[Exercise aim]: Only lines holding the word "FreeCAD" should be copied from the material.

[Record set]:
--- --- ---
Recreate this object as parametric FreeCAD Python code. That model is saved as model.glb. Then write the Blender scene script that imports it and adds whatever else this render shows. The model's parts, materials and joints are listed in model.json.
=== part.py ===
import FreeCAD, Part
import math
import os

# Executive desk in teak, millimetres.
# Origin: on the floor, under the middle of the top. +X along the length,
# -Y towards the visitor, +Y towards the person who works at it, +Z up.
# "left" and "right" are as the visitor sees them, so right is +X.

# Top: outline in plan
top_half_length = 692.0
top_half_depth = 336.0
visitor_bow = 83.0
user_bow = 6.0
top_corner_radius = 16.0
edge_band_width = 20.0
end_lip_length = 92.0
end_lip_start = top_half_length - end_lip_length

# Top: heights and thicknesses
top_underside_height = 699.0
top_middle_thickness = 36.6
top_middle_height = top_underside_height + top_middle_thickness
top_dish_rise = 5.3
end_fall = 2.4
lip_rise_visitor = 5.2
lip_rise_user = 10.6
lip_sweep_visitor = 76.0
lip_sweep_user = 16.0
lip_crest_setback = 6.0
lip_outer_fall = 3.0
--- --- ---
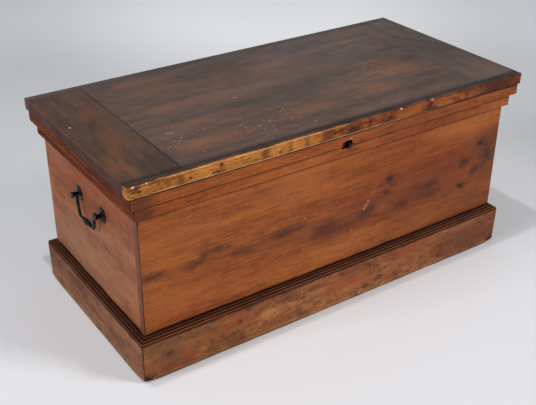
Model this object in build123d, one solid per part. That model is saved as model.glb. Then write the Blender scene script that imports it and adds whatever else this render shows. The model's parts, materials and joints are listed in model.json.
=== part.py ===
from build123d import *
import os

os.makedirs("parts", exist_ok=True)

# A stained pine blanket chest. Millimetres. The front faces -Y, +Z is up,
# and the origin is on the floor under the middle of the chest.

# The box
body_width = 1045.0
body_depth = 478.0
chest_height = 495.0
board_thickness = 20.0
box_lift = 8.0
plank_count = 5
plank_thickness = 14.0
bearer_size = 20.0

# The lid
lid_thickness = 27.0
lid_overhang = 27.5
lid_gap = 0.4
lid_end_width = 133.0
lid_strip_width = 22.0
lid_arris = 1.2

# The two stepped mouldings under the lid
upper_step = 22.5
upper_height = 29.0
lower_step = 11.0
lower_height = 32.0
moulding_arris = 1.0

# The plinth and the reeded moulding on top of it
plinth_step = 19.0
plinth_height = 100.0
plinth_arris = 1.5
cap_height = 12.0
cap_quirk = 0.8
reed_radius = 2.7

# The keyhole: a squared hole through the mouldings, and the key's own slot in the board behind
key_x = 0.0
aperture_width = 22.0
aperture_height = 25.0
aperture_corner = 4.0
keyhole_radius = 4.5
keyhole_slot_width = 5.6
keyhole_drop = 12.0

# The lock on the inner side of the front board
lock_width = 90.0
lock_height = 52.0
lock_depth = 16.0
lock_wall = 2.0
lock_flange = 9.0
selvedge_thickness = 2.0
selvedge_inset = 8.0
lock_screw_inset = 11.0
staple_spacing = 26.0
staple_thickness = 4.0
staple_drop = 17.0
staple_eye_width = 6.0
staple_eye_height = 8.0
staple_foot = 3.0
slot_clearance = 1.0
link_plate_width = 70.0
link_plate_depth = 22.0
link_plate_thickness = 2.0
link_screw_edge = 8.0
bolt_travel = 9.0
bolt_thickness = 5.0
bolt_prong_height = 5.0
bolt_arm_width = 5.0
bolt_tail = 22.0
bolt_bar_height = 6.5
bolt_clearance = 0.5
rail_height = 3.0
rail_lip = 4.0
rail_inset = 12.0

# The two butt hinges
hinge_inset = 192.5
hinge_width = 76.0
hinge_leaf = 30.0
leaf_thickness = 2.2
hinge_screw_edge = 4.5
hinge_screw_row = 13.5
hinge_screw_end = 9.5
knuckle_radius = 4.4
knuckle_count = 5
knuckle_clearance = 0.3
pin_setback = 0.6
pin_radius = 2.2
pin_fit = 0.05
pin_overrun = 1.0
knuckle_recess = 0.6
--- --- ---
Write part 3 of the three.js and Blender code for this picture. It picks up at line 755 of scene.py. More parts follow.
--- --- ---
[Full solution]:
Recreate this object as parametric FreeCAD Python code. That model is saved as model.glb. Then write the Blender scene script that imports it and adds whatever else this render shows. The model's parts, materials and joints are listed in model.json.
import FreeCAD, Part